Robot wraps fiber optic cables around existing power lines - Lexodusk
https://eandt.theiet.org/content/articles/2020/07/robot-wraps-fibre-optic-cables-around-existing-power-lines/
======
mmmBacon
Overall, it’s an interesting project and I hope they can solve all issues for
a real deployment.

They don’t mention the length penalty that comes from wrapping around the
cable or any impact of loss to fiber itself. Given the helical pattern, I’d
imagine that they are adding substantial length to any distance they need to
achieve. Generally you have about 20dB of loss before you need an amplifier or
a terminal node. A typical number for field installed fiber is 0.25dB/km. So
there’s some distance penalty needed here. I’m not clear on how you’d add
amplifiers to these routes or if they are simple short hops.

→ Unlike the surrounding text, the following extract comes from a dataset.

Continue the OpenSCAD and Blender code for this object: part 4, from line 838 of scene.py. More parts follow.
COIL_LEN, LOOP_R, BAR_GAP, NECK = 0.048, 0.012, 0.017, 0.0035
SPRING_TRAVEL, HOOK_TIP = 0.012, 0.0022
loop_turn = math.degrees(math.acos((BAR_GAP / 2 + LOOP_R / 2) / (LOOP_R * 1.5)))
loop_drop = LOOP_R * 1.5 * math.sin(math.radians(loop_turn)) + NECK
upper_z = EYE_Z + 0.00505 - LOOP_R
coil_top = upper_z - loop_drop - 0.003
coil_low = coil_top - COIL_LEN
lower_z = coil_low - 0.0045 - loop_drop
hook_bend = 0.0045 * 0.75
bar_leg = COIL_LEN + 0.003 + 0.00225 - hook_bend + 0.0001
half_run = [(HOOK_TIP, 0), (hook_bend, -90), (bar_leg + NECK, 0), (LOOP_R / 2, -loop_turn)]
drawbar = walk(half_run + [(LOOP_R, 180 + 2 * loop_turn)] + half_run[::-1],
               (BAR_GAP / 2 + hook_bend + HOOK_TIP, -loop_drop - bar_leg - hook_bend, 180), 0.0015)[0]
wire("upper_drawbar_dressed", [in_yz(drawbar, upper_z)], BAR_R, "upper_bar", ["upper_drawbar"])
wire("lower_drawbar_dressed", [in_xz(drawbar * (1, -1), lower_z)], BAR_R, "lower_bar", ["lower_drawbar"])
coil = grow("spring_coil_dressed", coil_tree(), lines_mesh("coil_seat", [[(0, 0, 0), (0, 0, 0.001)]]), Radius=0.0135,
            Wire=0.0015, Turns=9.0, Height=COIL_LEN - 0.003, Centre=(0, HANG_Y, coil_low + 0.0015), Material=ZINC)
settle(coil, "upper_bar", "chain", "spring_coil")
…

Generally regular SMF-28 has a bend radius of 25mm. This is partially for loss
reasons as bends below this radius induce loss and partially because bending
fiber below that radius creates micro cracks in the fiber. The micro cracks
can spread with time and cause the fiber to break. Given the rather large CTE
mismatch between the power cable and the fiber cable, the 2 will expand at
different rates with temperature, putting additional stress on the fiber,
potentially leading to failure.

It’s possible to have a less bend sensitive fiber but it’s generally used more
in specialty applications and not as transmission fiber. So it’ll be more
expensive per km.

Along the lines of mechanical failure, it would seem that there would be the
potential for abrasion between the power cable and the fiber cable jacket.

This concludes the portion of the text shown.